Three real-economy gauges matter. First, CNH funding conditions during Asia afternoon and the London handover. If yuan-settled energy deals are scaling, you will see it in cross-currency basis and Tom-Next moves. Second, Indian OMC procurement patterns and tender language. More optionality in incoterms or settlement currencies is a tell for how embedded this has become. Third, Russian crude flows by grade through ship-tracking. If settlement flexibility keeps barrels flowing with fewer delays, port congestion and ship-to-ship transfers should stabilize at higher throughput bands.
Equity investors can also track who benefits. Upstream producers with flexible marketing arms, tanker owners with Russia-compliant fleets and insurance, and regional banks with established trade desks in Dubai and Hong Kong stand to capture spread. On the other side, smaller lenders without cross-border expertise may cede share, and pure-play refiners reliant on dollar LCs could face episodic procurement friction when sanctions headlines flare.
A key point is being missed in much of the English-language debate. This is not a binary de-dollarization story. It is a microstructure story about settlement rails, legal risk, and working capital. The diversification by Indian refiners is a hedge against policy volatility and correspondent bank behavior, not a manifesto. If more Asian energy trades clear in yuan or dirhams, the immediate market impact will surface in basis, funding spreads, and bank fee pools before it shows up in DXY charts.

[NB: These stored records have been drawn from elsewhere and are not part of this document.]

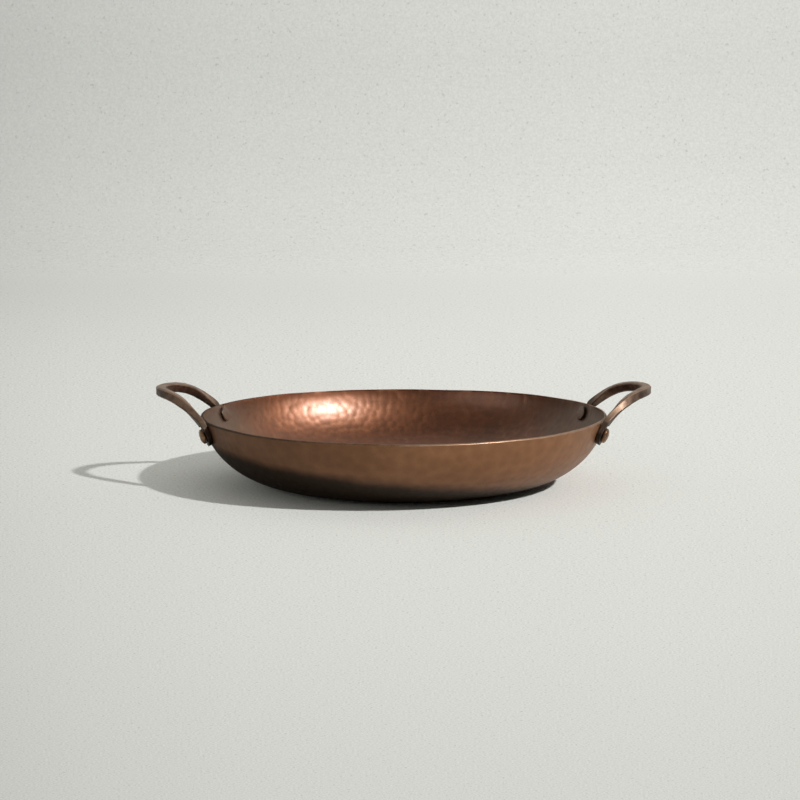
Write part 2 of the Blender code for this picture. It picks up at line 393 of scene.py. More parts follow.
def make_bowl(sizes):
    section = bowl_section()
    turns = even_turns(BOWL_SEGMENTS)
    radius, height, out_radius, out_height, side = section.T
    rings = spun(radius, height, turns)
    normals = spun(out_radius, out_height, turns)
    depth = np.zeros(rings.shape[:2])
    inside = side > 0
    outside = side < 0
    for rows, order, spacing, stretch, scatter, softness, seed in (
        (inside, -1, sizes.inside_spacing, sizes.inside_stretch, 0.36, 0.06, 11),
        (outside, 1, sizes.outside_spacing, 1.0, 0.36, 0.12, 23),
    ):
        half_section = section[rows][::order, :2]
        blows, reaches = blow_rings(half_section, spacing, stretch, scatter, seed)
        along = walked(half_section)[::order]
        flat = unrolled(radius[rows][:, None], turns[None, :], along[:, None], stretch)
        marks = hammer_marks(flat.reshape(-1, 3), blows, reaches, softness)
        depth[rows] = marks.reshape(-1, BOWL_SEGMENTS)
    below_rim = np.clip((PAN_HEIGHT - height) / 0.004, 0, 1)
    fade = mix(0.35, 1.0, smooth_step(below_rim))[:, None]
    full = np.where(inside, sizes.inside_depth, sizes.outside_depth)[:, None]
    full = np.where((side == 0)[:, None], 0, full)
    push = -depth * full * fade
    rings = sweep_up(rings + normals * push[..., None])
    share_up = np.clip(height / PAN_HEIGHT, 0, 1)[:, None]
    wave = ripple(turns, ((0.00016, 5, 0.4), (0.00012, 9, 2.1), (0.00007, 17, 4.0)))
    rings[..., 2] -= (0.00025 + wave)[None, :] * share_up ** 2
    ends = ((0, (0, 0, 0)), (len(rings) - 1, (0, 0, WALL_THICKNESS)))
    mesh = grid_mesh("bowl", rings, ends)
    values = np.concatenate((depth.ravel(), (0.5, 0.5)))
    set_value(mesh, "hammer_depth", values)
    rim_rows = np.where(side == 0)[0]
    first, last = rim_rows[0], rim_rows[-1]
    slots = np.zeros(len(mesh.polygons), np.int32)
    ring_of_face = np.arange((len(rings) - 1) * BOWL_SEGMENTS) // BOWL_SEGMENTS
    wall_slots = np.where(ring_of_face < first, 1, np.where(ring_of_face < last, 2, 0))
    slots[:len(wall_slots)] = wall_slots
    slots[len(wall_slots):len(wall_slots) + BOWL_SEGMENTS] = 1
    mesh.polygons.foreach_set("material_index", slots)
    return mesh


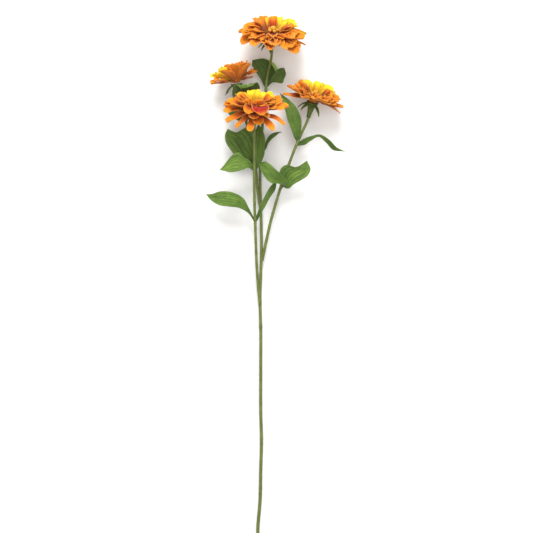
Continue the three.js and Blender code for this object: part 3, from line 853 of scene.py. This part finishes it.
def make_petals(name, bloom):
    bm = new_bmesh()
    matrix = bloom_matrix(bloom)
    add_core(bm, bloom, matrix)
    for layer in range(len(bloom["counts"])):
        for filler in (False, True) if layer in FILLED_LAYERS else (False,):
            for petal in layer_petals(bloom, layer, filler):
                add_petal(bm, matrix, petal, lit_yellow_share(bloom, petal), 0)
    for number, stray in enumerate(STRAYS.get(name, ())):
        azimuth, root, tip, length, half, layer, yellow, red = (*stray, 0, 0, 0)[:8]
        seed = bloom["base"][1] + 900 + number
        petal = petal_shape(bloom, layer, seed, azimuth, (root, tip), length, half)
        add_petal(bm, matrix, petal, yellow, red)
    return finish_piece(
        bm, f"petals_{name}", [petal_face, petal_back], f"{name}_petals", PETAL_THICKNESS
    )


for name, bloom in BLOOMS.items():
    piece = make_petals(name, bloom)
    print(piece.name, len(piece.data.polygons), "faces")

# %% [markdown]
# ## The disc
# In the middle of a bloom sit a few golden knobs, which are florets that are still rolled up:
# a larger one in the centre and a ring of five round it. Each is an icosphere that is drawn up
# a little, dimpled on top and grooved down its sides.

# %% Disc knobs
CENTRE_RADIUS = 0.175  # shares of the bloom's radius
KNOB_RADIUS = 0.056
MIDDLE_KNOB_RADIUS = 0.095
CORE_TOP = 0.165
CLEARANCE = 0.3
KNOBS_ROUND = 5
KNOB_GROOVES = 5


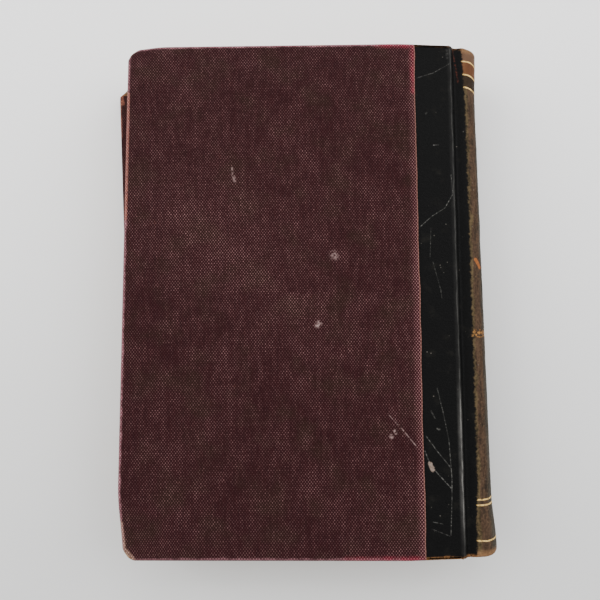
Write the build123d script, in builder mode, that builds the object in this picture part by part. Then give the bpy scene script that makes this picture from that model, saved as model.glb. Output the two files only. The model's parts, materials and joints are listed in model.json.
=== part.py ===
"""Quarter-leather hardback book, lying on its front cover with the rear cover up.

Each cover is a board with cloth round three of its sides. One piece of leather covers the spine and a
strip of both boards. The book is cocked from use: the front cover has slipped towards the fore edge and
turned against the rear cover, and every leaf between them is shifted and turned by its share.

Millimetres: +X to the spine, +Y to the head of the book, +Z up. The origin is on the surface that the
book lies on, under the middle of the whole book.
"""

from build123d import *
from math import cos, radians, sin, sqrt, tan
import os

# Covers
cover_height = 190.0  # head to tail
cover_width = 122.5  # fore edge to the edge of the board beside the joint
corner_radius = 4.5  # worn corners at the fore edge
board_thickness = 2.4
covering_thickness = 0.4  # cloth and leather alike, pressed flush
edge_softness = 0.6  # rounding of the board's edges
turn_in_width = 14.0  # covering folded onto the inner face of the board
leather_strip_width = 13.8  # leather that shows on each board
leather_tuck = 3.0  # margin of the leather that runs under the cloth
tuck_step = 1.0  # where that margin steps down beside the cloth's edge
seam_gap = 0.1  # between the cloth's cut edge and the leather

# Pages
pages_thickness = 20.5
head_square = 3.0  # cover beyond the pages at head and tail
fore_square = 3.5  # cover beyond the pages at the fore edge
fore_edge_hollow = 4.0
pages_bulge = 5.3  # roundness of the pages' spine
shoulder_run = 2.2  # backing of the pages at the joint
paper_thickness = 0.15
section_count = 9  # levels at which the turned pages are drawn

# Joint and spine
joint_width = 5.4  # board edge to the ridge of the spine
groove_place = 2.4  # board edge to the lowest line of the joint
groove_depth = 2.2  # below the cover's outer face
ridge_drop = 1.7  # ridge below the cover's outer face
spine_bulge = 8.0  # ridge to the roundest line of the spine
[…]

Position accordingly. Watch the CNH cross-currency basis rather than dollar indexes, the Brent-Dubai spread rather than headline Brent, and the trade finance earnings of banks with Gulf and Hong Kong corridors rather than broad financials. The shift is incremental and reversible cargo by cargo. But it is real enough to reprice plumbing, and plumbing is where investors will find the first-order effects.